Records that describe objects
---+---

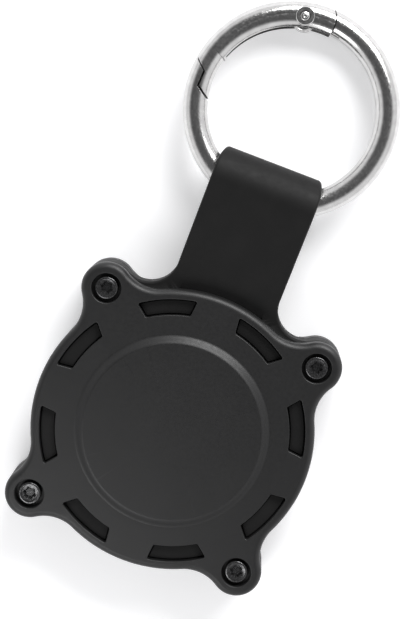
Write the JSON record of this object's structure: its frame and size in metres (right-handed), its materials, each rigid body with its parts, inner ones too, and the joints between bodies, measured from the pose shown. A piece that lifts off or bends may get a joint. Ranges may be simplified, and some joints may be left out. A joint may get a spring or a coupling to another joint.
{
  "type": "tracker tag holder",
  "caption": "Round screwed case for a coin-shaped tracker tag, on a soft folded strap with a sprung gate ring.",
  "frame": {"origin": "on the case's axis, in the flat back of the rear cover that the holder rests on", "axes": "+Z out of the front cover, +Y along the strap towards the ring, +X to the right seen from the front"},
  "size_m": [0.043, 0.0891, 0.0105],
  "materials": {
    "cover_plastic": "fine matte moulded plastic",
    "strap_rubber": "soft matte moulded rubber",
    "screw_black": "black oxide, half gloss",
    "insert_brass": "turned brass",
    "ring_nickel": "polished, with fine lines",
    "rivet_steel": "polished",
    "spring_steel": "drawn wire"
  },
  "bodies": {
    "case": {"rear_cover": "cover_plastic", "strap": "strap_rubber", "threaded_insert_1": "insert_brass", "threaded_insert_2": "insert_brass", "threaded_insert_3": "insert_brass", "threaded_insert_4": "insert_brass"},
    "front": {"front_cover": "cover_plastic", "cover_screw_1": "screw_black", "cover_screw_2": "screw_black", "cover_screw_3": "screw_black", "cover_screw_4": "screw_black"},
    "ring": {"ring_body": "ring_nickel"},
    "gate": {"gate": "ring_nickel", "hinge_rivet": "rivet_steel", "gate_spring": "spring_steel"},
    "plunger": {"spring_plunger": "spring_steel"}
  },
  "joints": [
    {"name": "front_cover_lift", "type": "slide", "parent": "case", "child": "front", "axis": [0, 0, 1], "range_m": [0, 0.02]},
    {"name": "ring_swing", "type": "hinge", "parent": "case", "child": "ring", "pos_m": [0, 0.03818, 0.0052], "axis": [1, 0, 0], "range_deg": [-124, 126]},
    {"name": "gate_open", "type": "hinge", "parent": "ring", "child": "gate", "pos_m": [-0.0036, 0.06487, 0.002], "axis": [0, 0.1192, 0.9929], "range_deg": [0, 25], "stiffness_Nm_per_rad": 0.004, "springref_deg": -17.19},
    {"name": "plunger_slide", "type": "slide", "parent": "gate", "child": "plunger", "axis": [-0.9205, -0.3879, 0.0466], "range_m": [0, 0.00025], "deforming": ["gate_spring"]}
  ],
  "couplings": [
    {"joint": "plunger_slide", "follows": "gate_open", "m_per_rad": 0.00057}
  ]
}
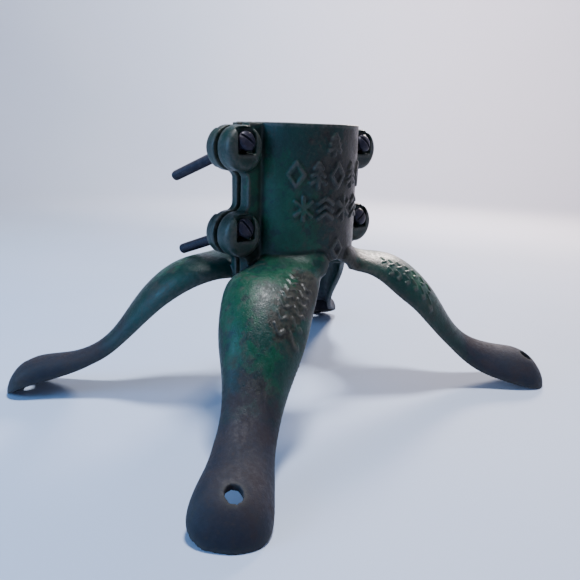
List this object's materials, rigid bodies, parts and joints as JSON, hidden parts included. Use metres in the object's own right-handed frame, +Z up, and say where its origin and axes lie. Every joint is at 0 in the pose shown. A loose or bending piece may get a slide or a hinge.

---+---

_TASK DETAILS_. Copy every record above exactly as it appears.

_FINISHED ANSWER_.
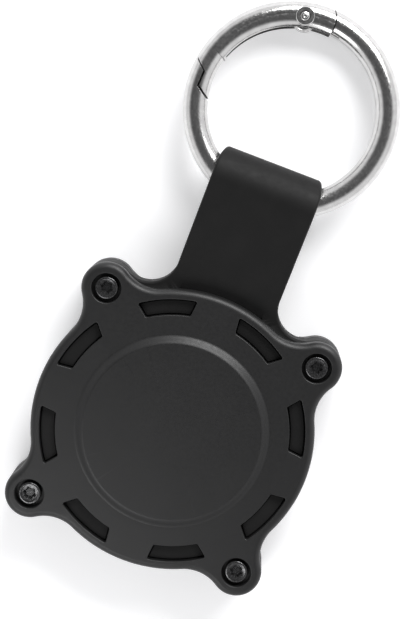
Write the JSON record of this object's structure: its frame and size in metres (right-handed), its materials, each rigid body with its parts, inner ones too, and the joints between bodies, measured from the pose shown. A piece that lifts off or bends may get a joint. Ranges may be simplified, and some joints may be left out. A joint may get a spring or a coupling to another joint.
{
  "type": "tracker tag holder",
  "caption": "Round screwed case for a coin-shaped tracker tag, on a soft folded strap with a sprung gate ring.",
  "frame": {"origin": "on the case's axis, in the flat back of the rear cover that the holder rests on", "axes": "+Z out of the front cover, +Y along the strap towards the ring, +X to the right seen from the front"},
  "size_m": [0.043, 0.0891, 0.0105],
  "materials": {
    "cover_plastic": "fine matte moulded plastic",
    "strap_rubber": "soft matte moulded rubber",
    "screw_black": "black oxide, half gloss",
    "insert_brass": "turned brass",
    "ring_nickel": "polished, with fine lines",
    "rivet_steel": "polished",
    "spring_steel": "drawn wire"
  },
  "bodies": {
    "case": {"rear_cover": "cover_plastic", "strap": "strap_rubber", "threaded_insert_1": "insert_brass", "threaded_insert_2": "insert_brass", "threaded_insert_3": "insert_brass", "threaded_insert_4": "insert_brass"},
    "front": {"front_cover": "cover_plastic", "cover_screw_1": "screw_black", "cover_screw_2": "screw_black", "cover_screw_3": "screw_black", "cover_screw_4": "screw_black"},
    "ring": {"ring_body": "ring_nickel"},
    "gate": {"gate": "ring_nickel", "hinge_rivet": "rivet_steel", "gate_spring": "spring_steel"},
    "plunger": {"spring_plunger": "spring_steel"}
  },
  "joints": [
    {"name": "front_cover_lift", "type": "slide", "parent": "case", "child": "front", "axis": [0, 0, 1], "range_m": [0, 0.02]},
    {"name": "ring_swing", "type": "hinge", "parent": "case", "child": "ring", "pos_m": [0, 0.03818, 0.0052], "axis": [1, 0, 0], "range_deg": [-124, 126]},
    {"name": "gate_open", "type": "hinge", "parent": "ring", "child": "gate", "pos_m": [-0.0036, 0.06487, 0.002], "axis": [0, 0.1192, 0.9929], "range_deg": [0, 25], "stiffness_Nm_per_rad": 0.004, "springref_deg": -17.19},
    {"name": "plunger_slide", "type": "slide", "parent": "gate", "child": "plunger", "axis": [-0.9205, -0.3879, 0.0466], "range_m": [0, 0.00025], "deforming": ["gate_spring"]}
  ],
  "couplings": [
    {"joint": "plunger_slide", "follows": "gate_open", "m_per_rad": 0.00057}
  ]
}
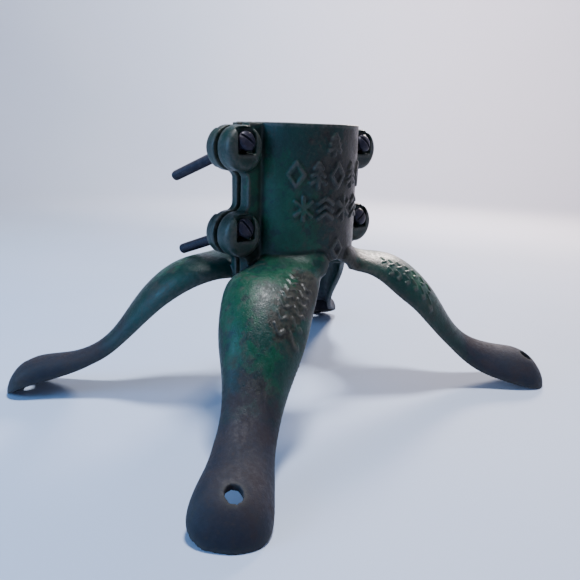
List this object's materials, rigid bodies, parts and joints as JSON, hidden parts included. Use metres in the object's own right-handed frame, +Z up, and say where its origin and axes lie. Every joint is at 0 in the pose shown. A loose or bending piece may get a slide or a hinge.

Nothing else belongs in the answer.